The universities and laboratories have until the end of 2015 to land their rovers, and it's only a matter of time before one succeeds. What will the rovers will do when they get to the Moon, though, is still up in the air. As a tourist destination, the Moon offers few of the scenic vistas found in sci-fi movies. Astronauts bounding around on the lunar surface in the 1960s and 1970s found dusty plains of dull gray, so featureless that a small blue-green orb hovering over the horizon provided more visual stimulation than anything else in sight. In 1999, the creators of the television series Futurama predicted that the Moon's only future lay in tacky theme parks, though tourists might find some distraction in stepping in Neil Armstrong's bootprint.

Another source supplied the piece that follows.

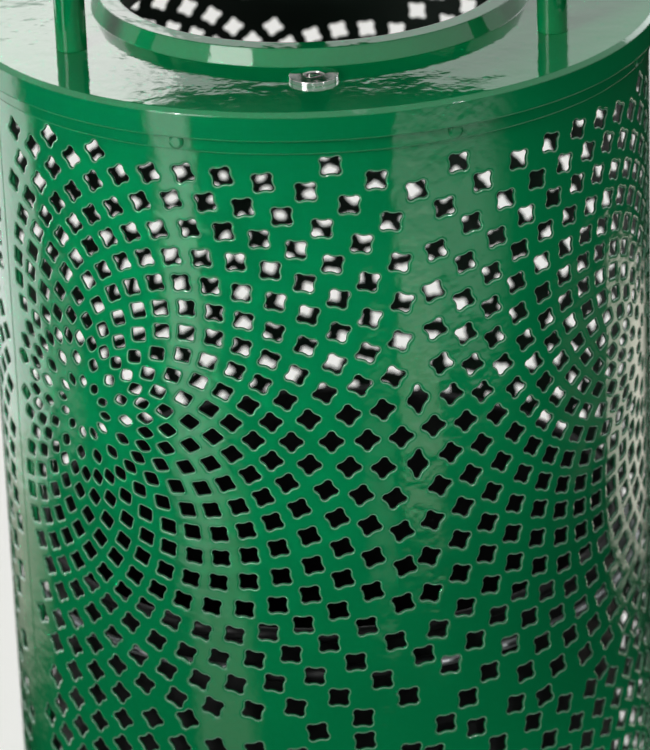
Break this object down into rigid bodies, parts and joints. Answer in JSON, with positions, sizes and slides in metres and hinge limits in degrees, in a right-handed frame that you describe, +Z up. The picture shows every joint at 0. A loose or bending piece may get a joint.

This scenario is not as far-fetched as it sounds. Google has offered extra prize money for visiting an Apollo landing site. NASA, concerned that well-intentioned explorers could trample on delicate scientific hardware (and disturb some priceless records of human achievement) issued a set of guidelines last year advising X PRIZE competitors to steer clear of flags, footprints, and other legacies of humanity's first exploration of another world. These heritage sites, though, are irresistible targets: easy to get to and filled with photo-worthy memorabilia no one has seen up close in four decades. There might be no better proof of success for a lunar rover team than photographing an iconic artifact of American lunar history.

Knowing the kind of folks who build lunar rovers, it would be difficult to imagine any team purposefully damaging an Apollo site; they are true believers in the church of steely-eyed missile men (and women). When it comes to sensitive artifacts, though, it is easy to kill with kindness, loving precious places to death until little of their pristine splendor remains. NASA, from its own robotic spacecraft orbiting the Moon, might be able to detect such trespassing, but it won't be able to do much to stop it. At best, it might coax competitors toward landing sites less precious than the milestone sites of Apollo 11 or Apollo 17, a direction in which it already seems to be going. Sacrificing one of the six landing zones for the future of space exploration might be a fair trade-off.

No matter which team wins the challenge, the safe bet is that its rocket won't look anything like the behemoths the United States constructed in the 1960s. Robots don't breath, eat, or need to come home, so much of the technology that made Apollo work won't be needed. To modern eyes, the engineering of Apollo's Saturn V launch vehicles appears almost quaint (place your ear against a Saturn V and you can still just barely hear President Johnson), but nothing even remotely like them exists today. The adventures for which we built them are almost unfathomable now, and nothing short of a inexhaustible supply of iPads on Mars would make us work that hard to send people that far, that fast.